Sweet, funny, and the music sounds like what the story and characters tell us it sounds like – which few music movies actually manage.
Frank (2014) did it – and this does it too (the difference being that these songs quickly start to sound adult-good, not kid-good). I don’t really need to see another movie about poor Irish kids getting the band together when i’ve already (repeatedly) seen The Commitments (1991) (there’s even a “Commitment-ette” in this), but if it’s done well, why not?
The kids are great (in particular, the rabbit-loving multi-instrumentalist is a comic genius). Some of the editing is a bit rough, especially given the well-planned A/B scene combos showing development: Conor is introduced to new music; Conor & band go to school styled like that band.

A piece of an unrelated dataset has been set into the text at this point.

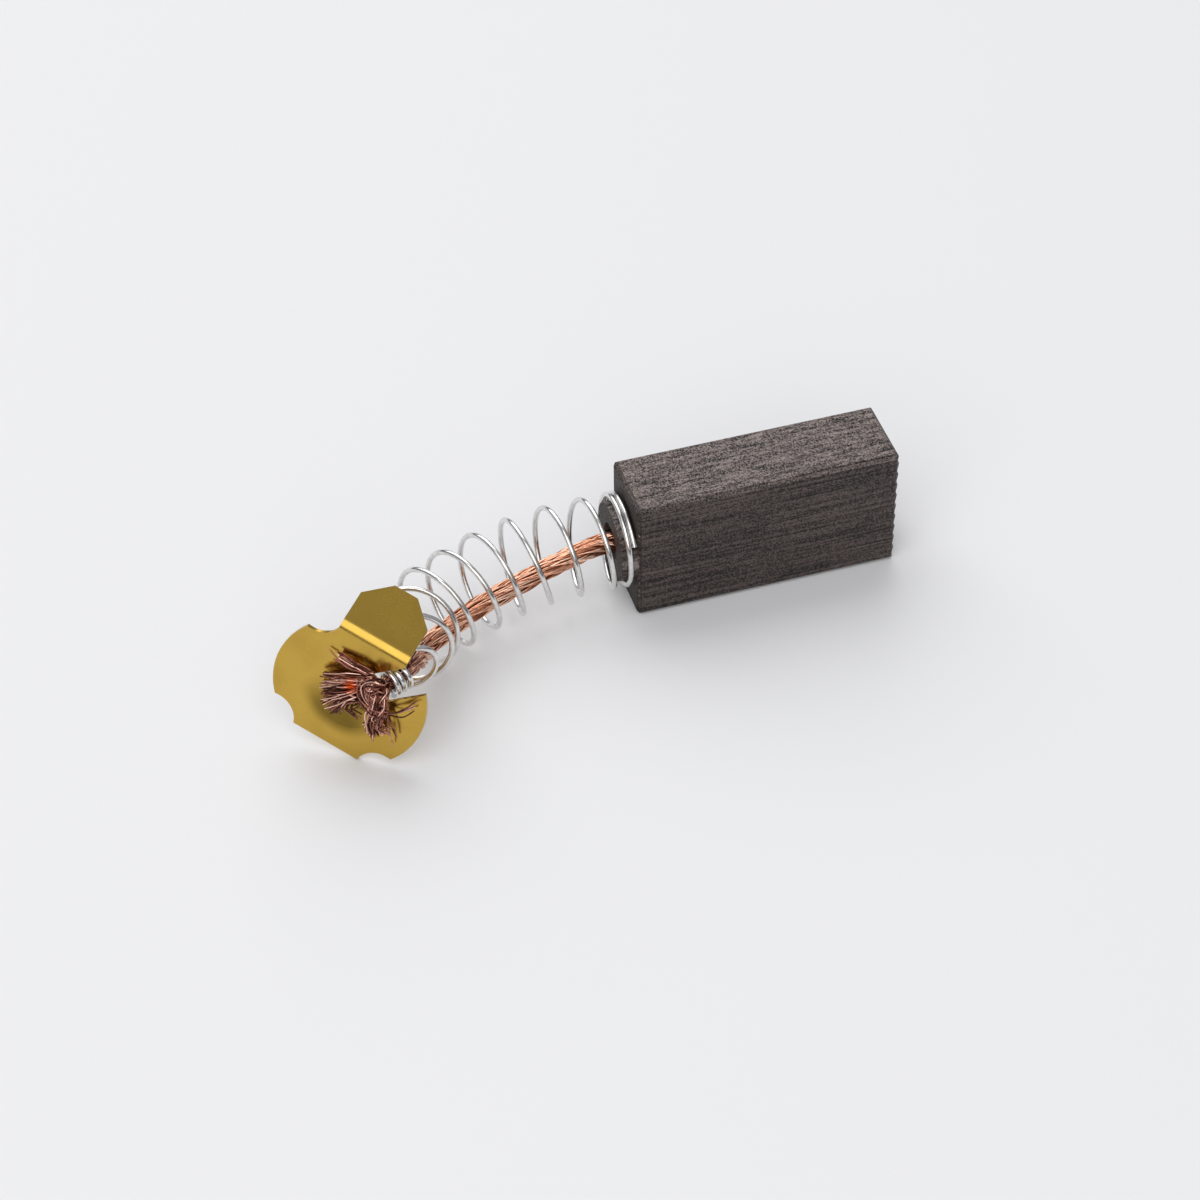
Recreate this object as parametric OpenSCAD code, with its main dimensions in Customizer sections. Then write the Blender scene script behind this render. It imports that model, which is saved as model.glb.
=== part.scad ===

Two things keep this good film from being great:
Teenaged Conor (Ferdia Walsh-Peelo) seems pretty emotionally balanced for a pubescent kid with such unstable home & school lives; and the film ends up in full fantasy mode, the opposite of The Commitments‘s failure-as-“poetry” thesis. It’s a little disappointing, because my enjoyment of the film up to that point was watching the kids explore music as an antidote to their harsh reality – a reality which seems to evaporate more and more as the film progresses, and without which the music “dream” has no counterpoint, the romance less charm.
And perhaps it’s just my bias as a musician, but to me the real romance of the movie is the songwriting partnership. So it seems a bit of a dick move to abandon your magical band, full of able and visibly invested members (including a manager AND a roadie), most of whom are uniquely talented, complete with “your” demo recordings and not so much as a goodbye or thank you.